Escomptez-vous l’initiation par un des opérateurs du secteur français d’opérations transfrontalières ?

Orange s’intéresse à des acquisitions à l’étranger, notamment en Afrique. On peut s’attendre à ce qu’à moyen terme, une volonté soit explicitement affichée de mettre la main sur Telecom Italia du fait de son fort positionnement sur le mobile et du travail à faire en termes d’optimisation des couts.

Pourquoi parler de moyen terme ?

Vivendi et Xavier Niel ont des participations dans le capital de Telecom Italia ce qui rend l'opération plus complexe. Il existe une réglementation européenne qui interdit la gestion d’un réseau téléphonique par un opérateur basé dans un pays membre de l’UE dans un autre pays membre. Celle-ci devrait disparaitre, mais seulement à moyen terme.

Mis à part une alliance Orange Telecom Italia, voyez-vous d’autres opérations transfrontalières susceptibles de se faire ?
Il n y a pas longtemps, Iliad a tenté d’acquérir un opérateur aux Etats-Unis. Il n’est pas impossible qu’il réitère sa tentative. Altice continue à pointer son regard du coté du marché européen et américain.
Nous ne tablons pas en revanche sur le rapprochement de deux grandes entités comme Orange et Deutsche Telecom qui serait difficilement créateur de valeur.

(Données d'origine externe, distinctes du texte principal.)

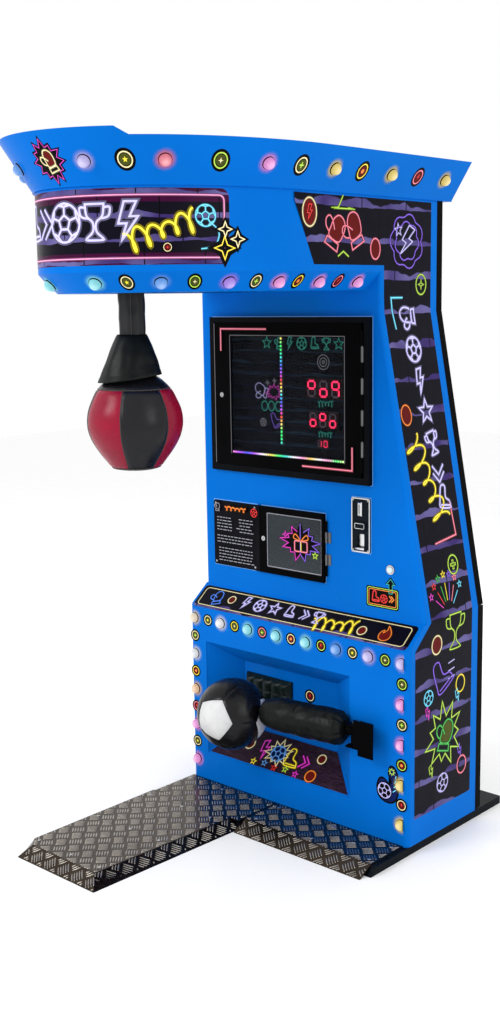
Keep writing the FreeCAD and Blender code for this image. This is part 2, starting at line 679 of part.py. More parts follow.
def lock_plug(x, y, z, cam_y, cam_length):
    """Cylinder lock with a key slot in front and a cam behind; the cam hangs down when open."""
    head = rod(x, y - 2, z, (0, 1, 0), 7.0, 2.0)
    plug = rod(x, y, z, (0, 1, 0), 5.0, cam_y - y)
    cam = block(x - 5, x + 5, cam_y, cam_y + 2, z - cam_length, z + 7)
    slot = block(x - 0.8, x + 0.8, y - 3, y - 0.5, z - 4, z + 4)
    return join([head, plug, cam]).cut(slot)


def display_lock():
    """Its cam turns behind the stop of the display case, clear of it."""
    return lock_plug(DISPLAY_LOCK[0], DOOR_FACE, DISPLAY_LOCK[1], TOWER_FACE + 5, 26)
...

Quelle évolution augurez-vous pour la valorisation du secteur des télécoms français ?
Un élément reste particulièrement favorable au secteur, le niveau de rendement. Nous restons positifs sur le trend du secteur, exception faite de Bouygues Telecom.
Orange a perdu 15% par rapport à son plus haut, et Iliad 20% de même que Numéricable.
A notre sens, la valeur qui parait la moins risquée et qui jouit de la base d'abonnés la plus solide et du meilleur réseau est Orange.
A présent, un grand travail d’optimisation des couts est effectué par SFR de manière à générer le cash nécessaire au remboursement de la dette que l’actuelle maison mère Altice a contracté pour l’opération de rachat. La politique tarifaire Iliad continue à être suffisamment agressive pour récolter de nouveaux clients éventuels.